Menurut analis pasar makro global The Kobeissi Letter, dalam akun X-nya, dalam hitungan tiga bulanan, inflasi inti Indeks Harga Konsumen (IHK) sudah di atas 3,5%, ketika angka IHK, inflasi Personal Consumption Expenditure (PCE).
"Dalam pandangan kami, ini [inflasi] akan menjadi risiko terbesar tahun depan," demikian dikutip dari cuitan yang dikutip, Kamis (26/12/2024).
Bunga The Fed bisa naik
Inflasi yang lebih tinggi bisa mendorong bank sentral AS, Federal Reserve, untuk berbalik arah tahun depan. Setelah sepanjang tahun ini beberapa kali memangkas bunga acuan, tahun depan The Fed berpotensi mengerek lagi Fed fund rate.
Ekonom Apollo memprediksi ada potensi 40% suku bunga The Fed akan naik lagi.
Pada pengumuman hasil FOMC terakhir 18 Desember lalu, The Fed telah merilis dot plot terbaru yang mencerminkan pemangkasan bunga acuan hanya dua kali tahun depan, lebih kecil ketimbang dot plot sebelumnya sebanyak tiga kali.
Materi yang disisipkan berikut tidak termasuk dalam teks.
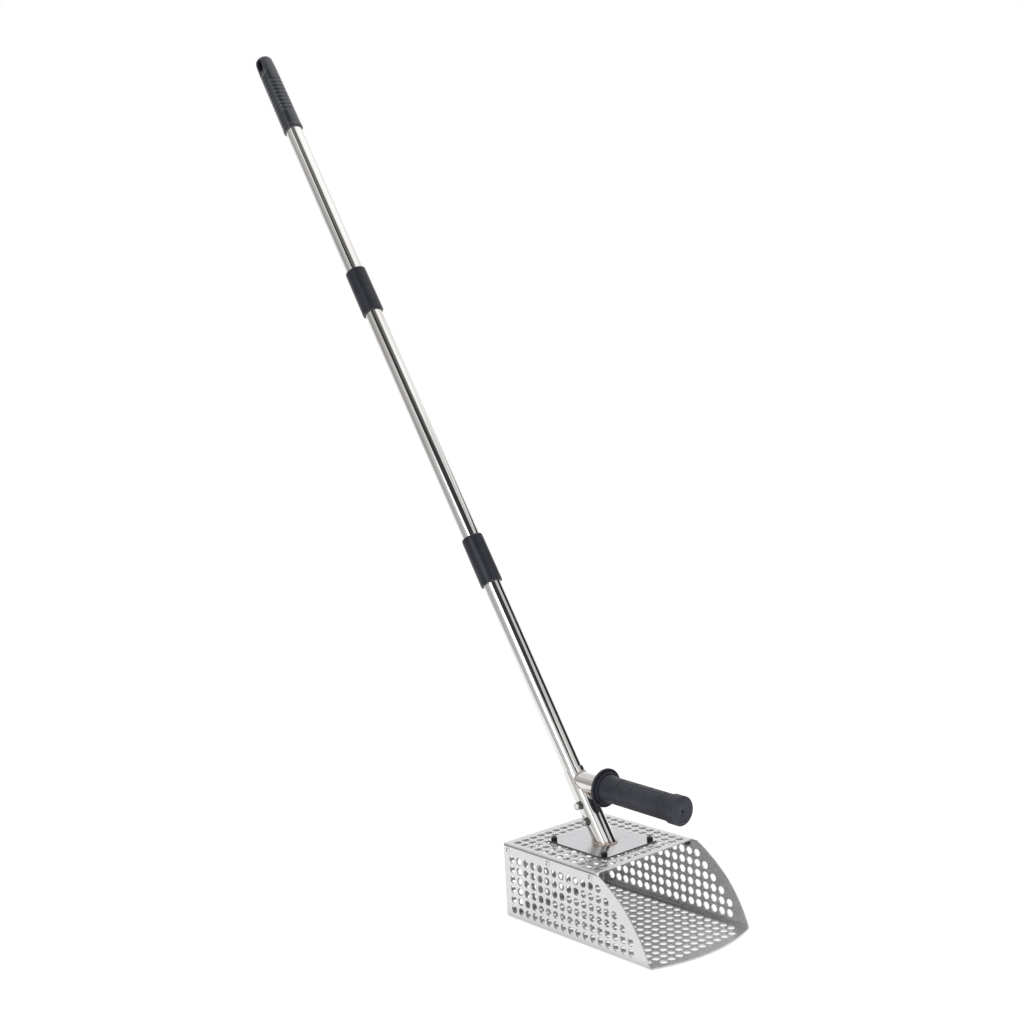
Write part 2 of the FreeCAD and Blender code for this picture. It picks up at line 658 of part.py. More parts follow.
def clamp_bolt(name, along):
    """One clamp bolt bearing on the pole, with its washer."""
    place = clamp_frame(along)
    under_head = "dims.nut_face + dims.bolt_washer_thick"
    washer = cut(rod("dims.bolt_washer", "dims.nut_face", under_head, place),
                 rod("dims.bolt_size + dims.bolt_slack", "dims.overrun", "dims.socket_outer", place))
    keep(washer, "clamp_washer_" + name)
    head = hexagon("dims.bolt_flats", under_head, f"{under_head} + dims.bolt_head", place)
    keep(fuse(head, rod("dims.bolt_size", "dims.bolt_tip", under_head, place)), "clamp_bolt_" + name)


def front_grip():
    """Rubber handlebar grip: hand guard, step, body and end collar, closed at its end but for a vent."""
    guard = "dims.guard_size / 2"
    step = "dims.step_size / 2"
    body = "dims.grip_size / 2"
    end = "dims.end_size / 2"
    bore = "dims.grip_fit / 2"
    vent = "dims.grip_vent / 2"
    closed = "dims.stub_end + dims.end_gap"
    profile = [
        (bore, "dims.grip_start"),
        (guard, "dims.grip_start"),
        (guard, "dims.grip_start + dims.guard_rim"),
        (step, "dims.grip_start + dims.guard_end"),
        (step, "dims.grip_start + dims.step_end"),
        (body, "dims.grip_start + dims.body_start"),
        (body, "dims.grip_end - dims.body_finish"),
        (end, "dims.grip_end - dims.end_collar"),
        (end, "dims.grip_end - dims.end_chamfer"),
        (f"{end} - dims.end_chamfer", "dims.grip_end"),
        (vent, "dims.grip_end"),
        (vent, closed),
        (bore, closed),
    ]
    lathe("front_grip", profile, handle_frame())


# ---- pole -------------------------------------------------------------------------------------------

def pole_tubes():
    """The three lengths of the pole."""
    frame = pole_frame()
    sections = (
        ("lower_pole_tube", "dims.pole_foot", "dims.first_joint - dims.thrust_washer"),
        ("middle_pole_tube", "dims.first_joint", "dims.second_joint - dims.thrust_washer"),
        ("upper_pole_tube", "dims.second_joint", "dims.pole_end"),
    )
    for label, bottom, top in sections:
        lathe(label, ring("dims.pole_inner", "dims.pole_outer", bottom, top), frame)


def screwed_joint(joint, below, above, washer):
    """Male plug, female insert, thrust washer and outer collar of one joint of the pole."""
    frame = pole_frame(joint)
    face = "-dims.thrust_washer"
    plug = [
        ("0", f"{face} - dims.plug_depth"),
        ("dims.fixed_fit / 2", f"{face} - dims.plug_depth"),
        ("dims.fixed_fit / 2", face),
        ("dims.thread_outer / 2", face),
        ("dims.thread_outer / 2", "dims.thread_reach - dims.thread_chamfer"),
        ("dims.thread_outer / 2 - dims.thread_chamfer", "dims.thread_reach"),
        ("0", "dims.thread_reach"),
    ]
    lathe(below + "_thread_plug", plug, frame)
    washer_low = f"{face} + dims.thrust_gap"
    lathe(washer, ring("dims.thread_inner", "dims.thrust_outer", washer_low, "-dims.thrust_gap"), frame)
    insert = ring("dims.thread_inner", "dims.fixed_fit", "0", "dims.insert_depth")
    lathe(above + "_thread_insert", insert, frame)
    low = "dims.collar_low / 2"
    high = "dims.collar_high / 2"
    bore = "dims.collar_inner / 2"
    collar = [
        (bore, "-dims.collar_below"),
        (f"{low} - dims.collar_chamfer", "-dims.collar_below"),
        (low, "dims.collar_chamfer - dims.collar_below"),
        (high, "dims.collar_above - dims.collar_chamfer"),
        (f"{high} - dims.collar_chamfer", "dims.collar_above"),
        (bore, "dims.collar_above"),
    ]
    lathe(above + "_collar", collar, frame)


def top_grip():
    """Plastic grip pushed over the pole's end, flattened at its tip, with a hang slot through it."""
    base = "dims.top_grip_start"
    lip = "dims.top_grip_lip / 2"
    bore = "dims.top_grip_fit / 2"
    slot_bottom = "dims.slot_middle - dims.slot_length / 2"
    profile = [
        (bore, base),
        (lip, base),
        (lip, f"{base} + dims.lip_length"),
        ("dims.top_grip_size / 2", f"{base} + dims.lip_length + dims.lip_taper"),
        ("dims.top_grip_neck / 2", slot_bottom),
        ("dims.top_grip_shoulder / 2", "dims.top_grip_end - dims.shoulder_drop"),
        ("dims.top_grip_tip / 2", "dims.top_grip_end"),
        ("0", "dims.top_grip_end"),
        ("0", "dims.pole_end"),
        (bore, "dims.pole_end"),
    ]
    grip = lathe("top_grip", profile, pole_frame())
    slot = new_sketch(grip, "XZ_Plane")
    side = "dims.slot_width / 2"
    straight = "(dims.slot_length - dims.slot_width) / 2"
    low = f"dims.slot_middle - {straight}"
    high = f"dims.slot_middle + {straight}"
    corners = [(f"-{side}", low), (side, low), (side, high), (f"-{side}", high)]
    rounded = (f"{side} * 1.0001", -1)
    closed_outline(slot, corners, {0: rounded, 2: rounded})
    pocket_through(grip, slot)
    flat_start = f"{slot_bottom} - dims.flat_margin"
    beyond = "dims.top_grip_end + dims.overrun"
    for sign in ("", "-"):
        face = f"{sign}dims.flat_size / 2"
        outside = f"{sign}dims.top_grip_lip"
        flat = new_sketch(grip, "YZ_Plane")
        closed_outline(flat, [(face, flat_start), (outside, flat_start), (outside, beyond), (face, beyond)])
        pocket_through(grip, flat)


# ---- build ------------------------------------------------------------------------------------------

def check_document():
    """Stop on any failed object or bad sub-part shape."""
    doc.recompute()
    for obj in doc.Objects:
        if "Invalid" in obj.State or "Error" in obj.State:
            raise RuntimeError(f"{obj.Name} ({obj.Label}) failed: {obj.State}")
    for obj in subparts:
        if obj.Shape.isNull() or not obj.Shape.isValid() or not obj.Shape.Solids:
            raise RuntimeError(obj.Label + " has no valid solid")


def write_parts():
    """Write each sub-part to its own STEP file."""
    os.makedirs("parts", exist_ok=True)
    for obj in subparts:
        obj.Shape.exportStep(f"parts/{obj.Label}.step")
        box = obj.Shape.BoundBox
        print(f"{obj.Label:22s} solids {len(obj.Shape.Solids):2d}  volume {obj.Shape.Volume:10.1f} mm3  "
              f"x {box.XMin:8.2f} {box.XMax:8.2f}  y {box.YMin:8.2f} {box.YMax:8.2f}  "
              f"z {box.ZMin:8.2f} {box.ZMax:8.2f}")


scoop_floor()
scoop_rear()
scoop_side()
top_cover()
mount_plate()
rivets("side_rivets_left", 1)
rivets("side_rivets_right", -1)
plate_fasteners()
socket()
handle_stub()
weld_beads()
clamp_nuts()
clamp_bolt("lower", "dims.clamp_low")
clamp_bolt("upper", "dims.clamp_high")
front_grip()
pole_tubes()
screwed_joint("dims.first_joint", "lower", "middle", "middle_thrust_washer")
screwed_joint("dims.second_joint", "middle", "upper", "upper_thrust_washer")
top_grip()
check_document()
write_parts()
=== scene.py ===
import json
import math

import bmesh
import bpy
from mathutils import Matrix, Vector


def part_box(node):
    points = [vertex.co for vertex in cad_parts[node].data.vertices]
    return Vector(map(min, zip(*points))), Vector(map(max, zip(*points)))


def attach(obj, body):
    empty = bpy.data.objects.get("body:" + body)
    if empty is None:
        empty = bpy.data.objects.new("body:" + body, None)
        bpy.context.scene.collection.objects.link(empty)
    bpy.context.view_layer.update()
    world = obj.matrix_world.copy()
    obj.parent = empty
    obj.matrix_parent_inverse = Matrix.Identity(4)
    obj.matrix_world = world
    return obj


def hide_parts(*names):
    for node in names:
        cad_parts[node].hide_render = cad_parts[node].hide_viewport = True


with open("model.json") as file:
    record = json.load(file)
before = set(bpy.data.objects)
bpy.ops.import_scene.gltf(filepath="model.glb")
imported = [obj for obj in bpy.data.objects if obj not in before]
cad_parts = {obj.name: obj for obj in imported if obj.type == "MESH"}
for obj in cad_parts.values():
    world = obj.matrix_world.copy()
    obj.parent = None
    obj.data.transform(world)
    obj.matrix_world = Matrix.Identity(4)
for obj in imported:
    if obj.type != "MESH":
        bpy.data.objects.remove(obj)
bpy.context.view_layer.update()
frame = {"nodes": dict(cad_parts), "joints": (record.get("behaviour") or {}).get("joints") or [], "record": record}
nodes = frame["nodes"]
MM = 0.001

# ---- axes of the part, from its joints and mounts ----------------------------------------------------

JOINTS = {joint["name"]: joint for joint in frame["joints"]}
MOUNTS = {mount["name"]: mount for mount in frame["record"]["mounts"]}
POLE_AXIS = Vector(JOINTS["middle_unscrew"]["axis"]).normalized()
FIRST_JOINT = Vector(JOINTS["middle_unscrew"]["pos_m"])
SECOND_JOINT = Vector(JOINTS["upper_unscrew"]["pos_m"])
HANDLE_AXIS = Vector(MOUNTS["front_hand_grip"]["axis"]).normalized()
PLATE_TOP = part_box("mount_plate")[1].z
SIDEWAYS = Vector((0, 1, 0))
# Millimetres along the pole axis from its foot, which is on the cover's top.
FIRST_ALONG = 369
HANDLE_ALONG = 80
POLE_FOOT = FIRST_JOINT - POLE_AXIS * (FIRST_ALONG * MM)
HANDLE_ROOT = POLE_FOOT + POLE_AXIS * (HANDLE_ALONG * MM)
SOCKET_RADIUS = 12.7
STUB_RADIUS = 11.0


def axis_frame(origin, axis):
    """Frame with local Z along an axis, local Y across the tool and local X square to both."""
    forward = SIDEWAYS.cross(axis).normalized()
    matrix = Matrix((forward, SIDEWAYS, axis)).transposed().to_4x4()
    matrix.translation = origin
    return matrix


def facing(origin, axis):
    """Frame with local Z along any axis."""
    matrix = Vector((0, 0, 1)).rotation_difference(Vector(axis)).to_matrix().to_4x4()
    matrix.translation = origin
    return matrix


POLE = axis_frame(POLE_FOOT, POLE_AXIS)
HANDLE = axis_frame(HANDLE_ROOT, HANDLE_AXIS)

# ---- node material helpers ---------------------------------------------------------------------------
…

Perubahan itu saja telah membuat pasar 'kebakaran', termasuk di Indonesia yang menyaksikan kejatuhan harga saham, obligasi juga nilai tukar rupiah menyentuh lagi Rp16.300-an/US$.
Baca juga: Trump Rebut Lagi Gedung Putih, Ekonomi RI dan ASEAN Bisa Kian Redup
Analisis Sløk, The Fed akan berhenti bicara tentang r-star, dengan probabilitas mencapai 70%. R-star adalah level suku bunga netral yang menyeimbangkan perekonomian dalam jangka panjang.
Secara efektif, itu adalah bunga riil yang tidak bersifat ekspansif maupun kontraktif.
Kenaikan tarif impor AS
Sløk mencatat ada probabilitas hingga 90% untuk penerapan kebijakan tarif impor AS oleh Pemerintah Trump. Dalam beberapa kali pernyataan, 'ancaman' Trump bahkan bukan hanya ke China tapi juga ke negara-negara tetangga Amerika seperti Kanada dan Meksiko. Bahkan sampai ke Uni Eropa.
Penerapan tarif impor ke negara-negara mitra dagang diperkirakan bisa berdampak antara -1,7% terhadap PDB. Namun, pemangkasan pajak diperkirakan menambah 2,4% terhadap PDB.
Resesi China dan Jerman
Paparan Sløk juga menyoroti adanya risiko resesi yang dihadapi oleh negara dengan PDB kedua serta keempat terbesar di dunia yakni China dan Jerman.
Probabilitas terjadinya resesi di China mencapai 40%, menurut Apollo.
China masih menghadapi deflasi dalam lima kuartal beruntun, terpanjang pertama kalinya sejak 1999.
Meski berulang kali para pemimpin di Tiongkok menyatakan akan menggeber stimulus besar-besaran untuk menolong perekonomian, para analis menilai resesi lebih mungkin melanda negeri tersebut.
Survei Bloomberg yang dirilis bulan ini mencatat, potensi resesi di Tiongkok hanya 10% dalam 12 bulan ke depan. Survei dilakukan terhadap 66 ekonom.
Ekonomi China ditaksir masih akan tumbuh 4,5% tahun depan melambat dari perkiraan capaian tahun ini sebesar 4,8%.
Bagaimana dengan Jerman? Mengacu hasil survei yang digelar oleh Bloomberg terhadap 48 ekonom, dilansir 23 Desember lalu, peluang resesi terjadi di Jerman dalam 12 bulan ke depan mencapai 58%.
Adapun tahun 2025, perekonomian diperkirakan hanya tumbuh 0,4% setelah terkontraksi 0,1% pada 2024.
Peluang pasar saham
Kinerja salah satu perusahaan teknologi terbesar di dunia, NVidia, diperkirakan akan mengecewakan tahun depan dengan probabilitas mencapai 90%, menurut Apollo.
Nvidia telah menyumbang 20% return S&P 500 sepanjang thaun ini.
S&P bisa kembali menguat tahun depan mengingat antusiasme yang berlanjut terhadap booming kecerdasan buatan (AI) dan taktik deregulasi Trump.
Hanya saja, pasar saat ini sudah berada di valuasi tertinggi sepanjang sejarah yang akan membuat perjalanan ke depan lebih liar dan tidak terduga.